シュールレアリズムは私の絵画作品のお気に入りの形式だったが、私の文学作品のスタイルはシュールレアリスト的な観点で考えることができない多くの人々を困惑させた。それでも多くの人はこの小説に価値があると感じた。
ポーセリンはいくつかの出版社にこの小説を渡したが、どの出版社からも却下された。出版社は皆、この小説はわいせつでもポルノでもないが、社会的なタブーにあまりにも多く挑戦していると考えた。結局「ピンク・ネオン」は出版されなかった。
ある大手出版社は、セックス描写が多すぎるという理由で断った。同じく大手の最新鋭の出版社は、セックス描写が足りないという理由で断った。
それでも私は執筆活動に打ち込んでいた。一方、マスコミと関わらないという私の新年の決意は、ほぼすべての人にとって厄介なものになっていた。ASPR のジャネット・ミッチェルやカーリス・オシス博士、そしてもちろん私の強力なゴシップとスパイ活動の中心である 3人にとってもそうだった。
この頃には大手メディアと小規模メディアからインタビューの依頼が多数あり、友人たちはこの件に関して圧力をかけてきた。彼らは少しも心を開かない私を「バカ」と呼ぶことさえした。
ついに、ルース・ハギー・ブロッドが私を説得した。
「あなたには、ここで変化をもたらすチャンスがあるわ。超能力の世界はあなたの声を必要としている。あなたはとても上手に話すし、超能力に対する世間の認識を変える力があるのよ」と彼女は言った。
「まあ」と私は答えた。「ほとんどのメディアは超能力を馬鹿にする編集方針を取っています。その方針が続く限り望みはありません。」
私の記憶が正しければ、アル・ブロッドは私が「臆病者のように」振舞っていると言った。アルはたいてい、要点にすぐに突っ込んでくる。そして彼の鋭い観察力にはおそらくいくらか真実があった。私たちはみんな大笑いした。
「わかった、わかった。一度だけやって、二度とやらないことにしよう。」
結局、私は多数のインタビュー依頼を調査した。最終的に、当時の WABC EYE-WITNESS NEWS のアンカーマン、ケビン・サンダースを選んだ。私はその番組を長い間見ていたが、彼は分別があり、賢く、率直な人物に思えた。
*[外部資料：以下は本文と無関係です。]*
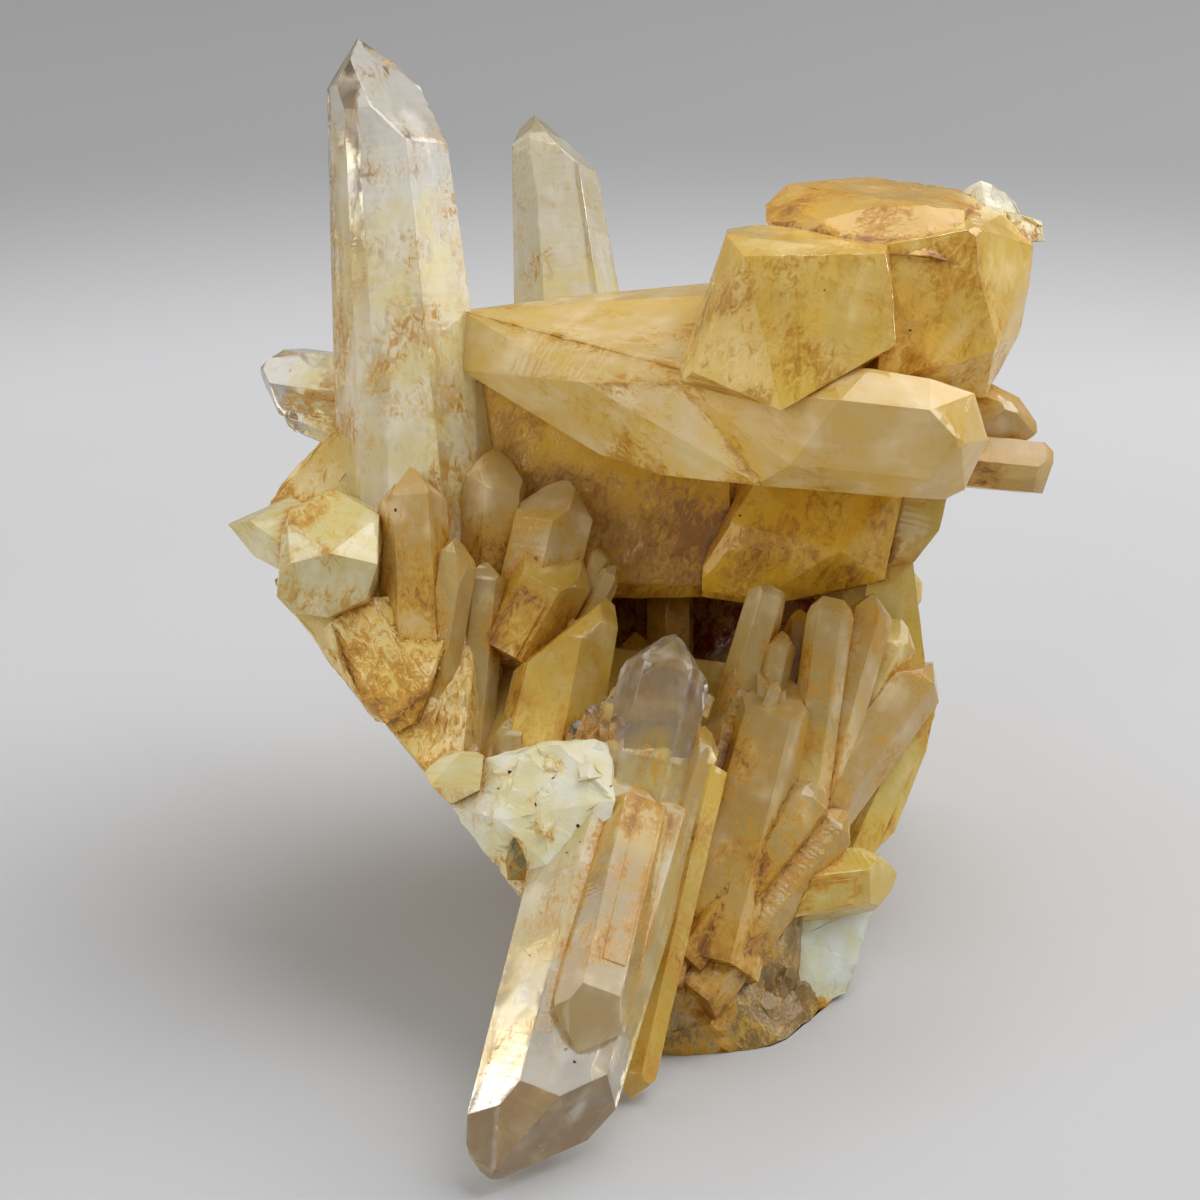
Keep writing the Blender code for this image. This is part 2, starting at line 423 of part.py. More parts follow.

1972 年の私の予定表には、インタビューが 2 月 25 日に行われ、私が「コーヒーとスコッチ」に 25 ドル使ったことが記録されている。彼と彼のカメラクルーが帰ったとき、スコッチは全部なくなっていた。
サンダースの短い記事はまったく覚えていない。そして、もしそのインタビューが私のカレンダーに書かれていなかったら、そして私のアーカイブに3月4日付けの彼への感謝の手紙がなかったら、私はそのことを完全に忘れていただろう。
今、私の記憶が呼び起こされた。ゼルダがワインとスナックのために数人の人々を呼び、私たち全員が一緒にその作品を観たことを思い出した。私は恐怖に震え、酔っ払ってしまった(この最初のテレビ出演のストレスは耐え難いものだった)。